The ASC 730 Directive provides a safe starting point for calculating R&D credits – the book R&D number. By using the ASC 730 Directive, taxpayers can spend far less time interviewing personnel and identifying and documenting business components. In our experience, many taxpayers save more than 90% of the time they previously spent substantiating credits. In addition, the ASC 730 directive puts real restrictions on what the IRS can ask for during an exam. It makes exams easier to both conduct and respond to and there is more certainty in the outcome.
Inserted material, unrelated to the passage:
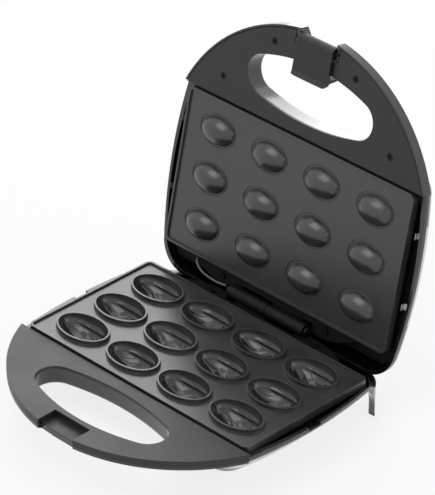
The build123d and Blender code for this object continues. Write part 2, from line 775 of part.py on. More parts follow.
# Lower shell: handle, tapering body and rear legs in one moulding
with BuildPart() as lower_shell:
    handle_drop = base_handle_bottom - handle_seam
    add(
        handle_slab(
            base_plane, -handle_seam, -base_handle_bottom, handle_radius, base_bevel_run, base_bevel_depth
        ),
    )
    base_form(0)
    add(rear_legs.part)
    add(handle_hollow.part, mode=Mode.SUBTRACT)
    base_form(wall, mode=Mode.SUBTRACT)
    with BuildSketch(level(base_plane, 0)):
        with Locations((0, frame_back_y + frame_slit - reach / 2)):
            Rectangle(2 * reach, reach)
        Rectangle(plate_width + 2 * plate_clearance, plate_depth + 2 * plate_clearance)
    extrude(amount=-handle_seam, mode=Mode.SUBTRACT)
    with BuildSketch(level(base_plane, -handle_seam)):
        handle_hole()
        offset(amount=wall)
    extrude(amount=handle_seam - frame_face - frame_skin)
    with BuildSketch(level(base_plane, 0)):
        handle_hole()
    extrude(amount=-parting_height, mode=Mode.SUBTRACT)
    rear_cut()
    floor_inside = base_profile[-1][0] - wall
    posts(base_plane, corner_points(), post_radius, -floor_inside, -base_tray_floor - sheet)
    posts(base_plane, hinge_points(), post_radius, -floor_inside, -flange_height - flange_thickness)
    handle_floor = base_handle_bottom - wall
    posts(base_plane, frame_points(base_frame_screws), small_post_radius, -handle_floor, -handle_seam)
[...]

With the change in law, the §174 number should now be closely aligned with the ASC 730 book R&D number. In other words, by using the directive taxpayers can now realize the massive time savings, without either missing out on non-core R&D or spending as much or more time identifying and documenting non-core R&D and business components. R&D all has to be in the same place now.
By using technology in conjunction with the ASC 730 Directive, most of the process can be automated. As long as the law does not change this automation can be relied upon every year to generate an R&D credit calculation. Very few interviews are required, and very little business component documentation is required. All of this is possible with the result of generally a higher, more certain credit that allows companies to reduce their reserves and save immense amounts of time on the process.
Even if the law is repealed or postponed, companies should take this opportunity to align their book and tax R&D numbers, the advantage of doing so is real and impactful. Although most taxpayers are not happy about having to amortize §174 costs, there is an upside to the change in law. Because all costs used for §41 credit purposes must now also be §174 costs, the §174 number should more closely align with the ASC 730 book R&D number. This means that more companies should be able to take advantage of the ASC 730 Directive and realize the savings in tax, time, cost, and risk.